The 18th is not dissimilar to Snag, although the Bill Hector is straighter and has fewer green-side hazards. This time the Buckthorn all the way down the right swallows my drive! We both limp in with 6s.
We look back; after we both broke 50 on the front (43 & 48 respectively), the second nine really did teach us a lesson. I came back with 50 and Roger is just over 60.
But as we come off, we both feel as if we have wrestled with mother nature and emerged just about even. As Roger confesses, the difference between Links and Parkland golf is more than just chalk and cheese, they are two totally different environments.
And what of the Seaton environment that we have just sampled?

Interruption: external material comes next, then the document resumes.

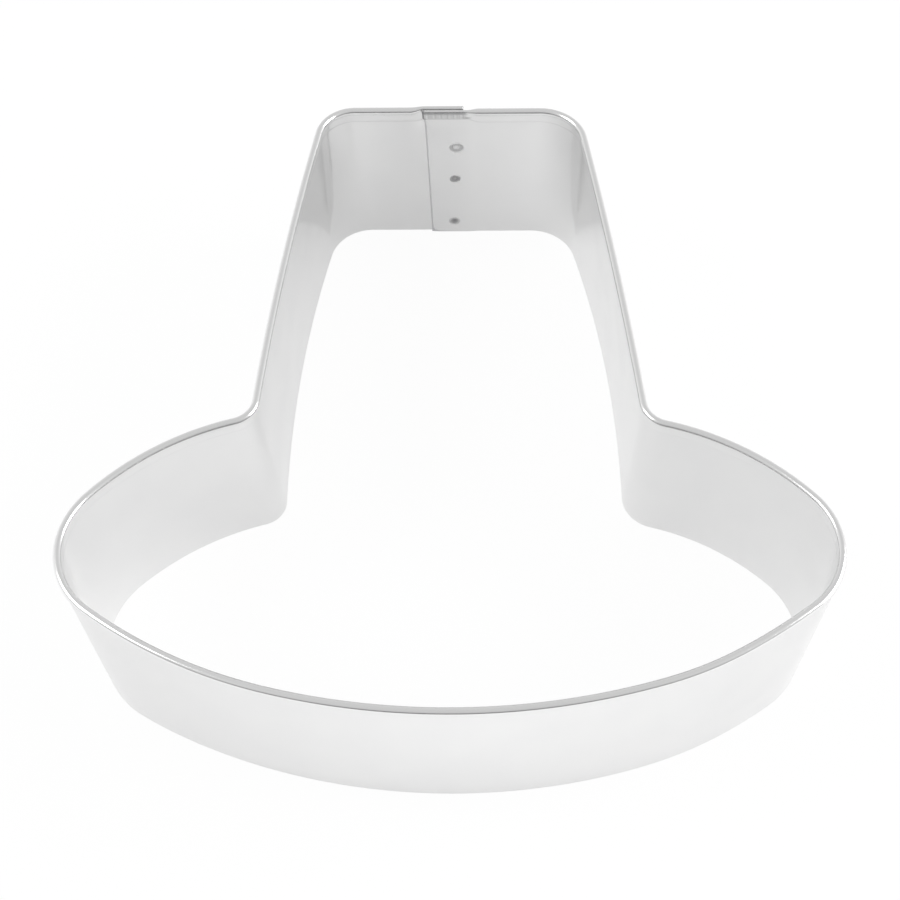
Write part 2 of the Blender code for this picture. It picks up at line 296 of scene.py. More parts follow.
@dataclass(frozen=True)
class Outline:
    """Middle line of the sheet in plan, one chain of tangent arcs on each side.

    The crown's right-hand run lies lap_step inside the left-hand one. The crown's
    sides are arcs whose ends lie crown_drop apart in y.
    """

    half_width: float
    front_y: float
    crown_y: float
    front_radius: float
    left: Half
    right: Half
    crown_drop: float = 48.0 * MM
    lap_step: float = 0.25 * MM

    def half(self, side: int, steps: Steps) -> tuple[Array, Array]:
        """One half of the outline, from the crown's corner to the middle of the front.

        Each circle touches the next: the distance of their centres is the sum of
        the radii where the bend turns over, and their difference where it doesn't.

        Args:
            side: 1 for the right-hand half, -1 for the left-hand one.
            steps: divisions along each arc.

        Returns:
            Points and outward directions, each an array of x and y.
        """
        half = self.right if side > 0 else self.left
        top_y = self.crown_y - (self.lap_step if side > 0 else 0.0)
        front_centre = np.array([0.0, self.front_y + self.front_radius])
        shoulder_start = half.front_turn - pi / 2
        to_shoulder = self.front_radius - half.shoulder_radius
        shoulder_centre = front_centre + to_shoulder * unit(shoulder_start)
        flank_start = shoulder_start + half.shoulder_turn
        to_flank = half.shoulder_radius - half.flank_radius
        flank_centre = shoulder_centre + to_flank * unit(flank_start)
        to_tip = half.flank_radius - half.tip_radius
        tip_x = self.half_width - half.tip_radius
        tip_drop = np.sqrt(to_tip**2 - (tip_x - flank_centre[0]) ** 2)
        tip_centre = np.array([tip_x, flank_centre[1] - tip_drop])
        back_centre = tip_centre - (half.back_radius - half.tip_radius) * unit(half.tip_turn)

        upper = np.array([half.crown_top, self.crown_y])
        lower = np.array([half.crown_low, self.crown_y - self.crown_drop])
        run = lower - upper
        length = np.hypot(*run)
        outward = np.array([-run[1], run[0]]) / length
        side_radius = (length**2 / 4 + half.side_bow**2) / (2 * half.side_bow)
        side_centre = (upper + lower) / 2 + outward * (half.side_bow - side_radius)
        corner = half.corner_radius
        corner_y = top_y - corner
        reach = np.sqrt((side_radius - corner) ** 2 - (corner_y - side_centre[1]) ** 2)
        corner_centre = np.array([side_centre[0] + reach, corner_y])
        neck = half.neck_radius
        neck_centre = crossing(
            side_centre, side_radius + neck, back_centre, half.back_radius + neck
        )

        corner_end = heading(side_centre, corner_centre)
        side_end = heading(side_centre, neck_centre)
        neck_end = heading(neck_centre, back_centre)
        back_start = heading(back_centre, neck_centre)
        tip_end = heading(flank_centre, tip_centre)
        hollow, hollow_away = arc(neck_centre, neck, side_end - pi, neck_end, steps.neck)
        stretches = [
            (np.array([[corner_centre[0], top_y]]), np.array([[0.0, 1.0]])),
            arc(corner_centre, corner, pi / 2, corner_end, steps.corner),
            arc(side_centre, side_radius, corner_end, side_end, steps.side),
            (hollow, -hollow_away),
            arc(back_centre, half.back_radius, back_start, half.tip_turn, steps.back),
            arc(tip_centre, half.tip_radius, half.tip_turn, tip_end, steps.tip),
            arc(flank_centre, half.flank_radius, tip_end, flank_start, steps.flank),
            arc(shoulder_centre, half.shoulder_radius, flank_start, shoulder_start, steps.shoulder),
            arc(front_centre, self.front_radius, shoulder_start, -pi / 2, steps.front),
        ]
        mirror = np.array([side, 1.0])
        points, outwards = (np.vstack(part) * mirror for part in zip(*stretches))
        return points, outwards


@dataclass(frozen=True)
class Lap:
    """The two ends of the strip where they overlap at the middle of the crown's top.

    The gap is what is left between the layers, and the ends and the joggle are given
    by their x. From tuck_depth below the rim upwards the layers lean apart, the outer
    one by spread, which grows over spread_run, until a crevice is left between the
    hems. Both beads are crushed to a radius of crushed_bead, and the inner flap to a
    depth of crushed_flap.

    The outer end's upper corner is cut back by corner_cut over corner_drop and
    corner_run. The inner hem's end juts out by jut, over jut_rise and jut_run. The
    inner layer's free end springs back to sprung_gap from the outer one, over
    spring_run.
    """

    gap: float = 0.07 * MM
    tuck_depth: float = 5.20 * MM
    outer_end: float = 1.44 * MM
    inner_end: float = -3.92 * MM
    inner_end_low: float = -3.45 * MM
    joggle_start: float = 3.55 * MM
    joggle_end: float = 1.90 * MM
    crushed_bead: float = 0.30 * MM
    crushed_flap: float = 1.62 * MM
    spread: float = 0.30 * MM
    spread_run: float = 1.80 * MM
    crevice: float = 0.15 * MM
    sprung_gap: float = 0.02 * MM
    spring_run: float = 1.5 * MM
    corner_cut: float = 0.18 * MM
    corner_drop: float = 0.45 * MM
    corner_run: float = 0.5 * MM
    jut: float = 0.25 * MM
    jut_rise: float = 0.3 * MM
    jut_run: float = 1.0 * MM


@dataclass(frozen=True)
class Hem:
    """Fold of the upper edge: an open bead, and a flap folded down inside the wall.

    The flap's lower edge is burnished down towards the wall over the length worn, by
    the share burnish of the sheet's thickness.
    """

    sheet: float = 0.28 * MM
    bead: float = 0.50 * MM
    gap: float = 0.04 * MM
    bend: float = 0.38 * MM
    flap_depth: float = 2.40 * MM
    worn: float = 0.40 * MM
    burnish: float = 0.6

    @property
    def pitch(self) -> float:
        """From the middle of the wall to the middle of the flap."""
        return self.sheet + self.gap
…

Granted Seaton does not have the light house of Turnberry to gaze down upon it, indeed many will condemn the industrial heartland which surrounds the vista. But this is the North East of England - they are proud of their heritage, and although views play an important aspect in any course, Seaston itself blows you away with it landscape and the purity of its course.
We speak with head professional Clifford Jackson, one of the North East's most highly-regarded coaches, who only last year returned to his hometown club of Seaton - where he began playing many years earlier.
Cliff is very proud of Seaton, as he should be, and he is very pleased - but hardly shocked - with our admiration for the course.
"We never want to under-sell ourselves, that is one of the key features I have been trying to get over since I arrived," he said.
"This is one of the best courses around, and we know it, anyone who plays it knows it and that is something we are looking to press."
I am intrigued to know Cliff's views on North East golf, with millions being ploughed into new builds at Rockliffe Hall and Close House.
"I think it is great these courses are being built in the region, there is no reason why the North East cannot become a Mecca for golf," he continued, confirming Seaton's own ambition to push itself forward as one of the region's finest.
"We know we cannot sit still and just expect success to come out way, we are targeting corporate membership, which is going well, we are also introducing a whole new range based around our own Brabazon course.
"I think identity is very important and the Brabazon is one which we are pushing on with."
The course's identity leads us on to talk about Seaton's ambitions. With Goswick currently hosting Regional Qualifying for the Open - where does Seaton stand in the reckoning?
"The R&A came and played the course and issued a report, and we think they were very happy with what they saw," honorary secretary John Hall told us.
"A few years ago we totally refurbished the greens and at that time we told the R&A that they were better waiting until this work was completed and that has been done, and they came back as requested.
"Now we are waiting to see what they say, obviously their rota and plan is years in advance but we hope we could get something good - we are no strangers to R&A events, we have had the British Boys twice and the Seniors too."
The enthusiasm is plain to see at Seaton and that is great news for this wonderful, almost forgotten piece of golfing dreamland. Seaton is a real masterpiece and now it is being marketed as such - and deservedly so.